* Begin Exercise materials *
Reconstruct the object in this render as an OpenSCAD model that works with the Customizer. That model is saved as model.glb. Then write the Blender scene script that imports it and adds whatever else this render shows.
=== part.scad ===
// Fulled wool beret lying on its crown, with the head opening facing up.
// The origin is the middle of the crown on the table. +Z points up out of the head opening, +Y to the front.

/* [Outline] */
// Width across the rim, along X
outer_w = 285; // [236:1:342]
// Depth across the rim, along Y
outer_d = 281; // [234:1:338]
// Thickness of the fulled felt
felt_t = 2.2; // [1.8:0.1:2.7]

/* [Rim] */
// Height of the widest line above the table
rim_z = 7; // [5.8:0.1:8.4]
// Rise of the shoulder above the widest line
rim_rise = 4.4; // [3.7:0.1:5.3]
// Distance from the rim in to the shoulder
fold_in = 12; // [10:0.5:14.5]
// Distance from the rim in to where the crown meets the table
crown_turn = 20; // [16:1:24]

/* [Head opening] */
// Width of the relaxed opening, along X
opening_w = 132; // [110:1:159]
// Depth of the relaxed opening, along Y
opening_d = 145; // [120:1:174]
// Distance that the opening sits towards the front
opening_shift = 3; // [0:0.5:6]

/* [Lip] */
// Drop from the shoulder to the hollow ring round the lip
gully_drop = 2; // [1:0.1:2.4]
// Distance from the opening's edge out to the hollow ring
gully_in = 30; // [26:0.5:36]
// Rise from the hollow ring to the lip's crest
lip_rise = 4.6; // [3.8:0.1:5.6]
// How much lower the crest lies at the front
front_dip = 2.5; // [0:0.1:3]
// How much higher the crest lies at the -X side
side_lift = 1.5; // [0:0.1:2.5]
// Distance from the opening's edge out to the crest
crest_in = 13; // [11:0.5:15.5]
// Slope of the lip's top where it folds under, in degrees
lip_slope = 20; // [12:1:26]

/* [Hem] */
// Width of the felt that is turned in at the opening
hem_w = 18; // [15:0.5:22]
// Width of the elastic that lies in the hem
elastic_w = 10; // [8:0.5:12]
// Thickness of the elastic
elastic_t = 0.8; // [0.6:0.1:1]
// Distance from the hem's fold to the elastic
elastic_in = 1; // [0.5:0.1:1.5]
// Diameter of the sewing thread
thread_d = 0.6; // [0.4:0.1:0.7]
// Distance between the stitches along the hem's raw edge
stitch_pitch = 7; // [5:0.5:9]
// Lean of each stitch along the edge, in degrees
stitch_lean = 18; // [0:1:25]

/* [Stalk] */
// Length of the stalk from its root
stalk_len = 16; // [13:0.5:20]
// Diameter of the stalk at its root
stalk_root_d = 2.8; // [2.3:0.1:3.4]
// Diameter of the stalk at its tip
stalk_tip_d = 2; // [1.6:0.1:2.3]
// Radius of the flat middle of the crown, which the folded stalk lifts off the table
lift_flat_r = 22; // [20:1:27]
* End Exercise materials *
* Begin Exercise materials *
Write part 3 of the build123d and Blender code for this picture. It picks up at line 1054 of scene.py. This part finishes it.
* End Exercise materials *
§ **The problem**:
Tell how many lines of the records above hold the string "this". Give no other text.

§ **The reply**:
2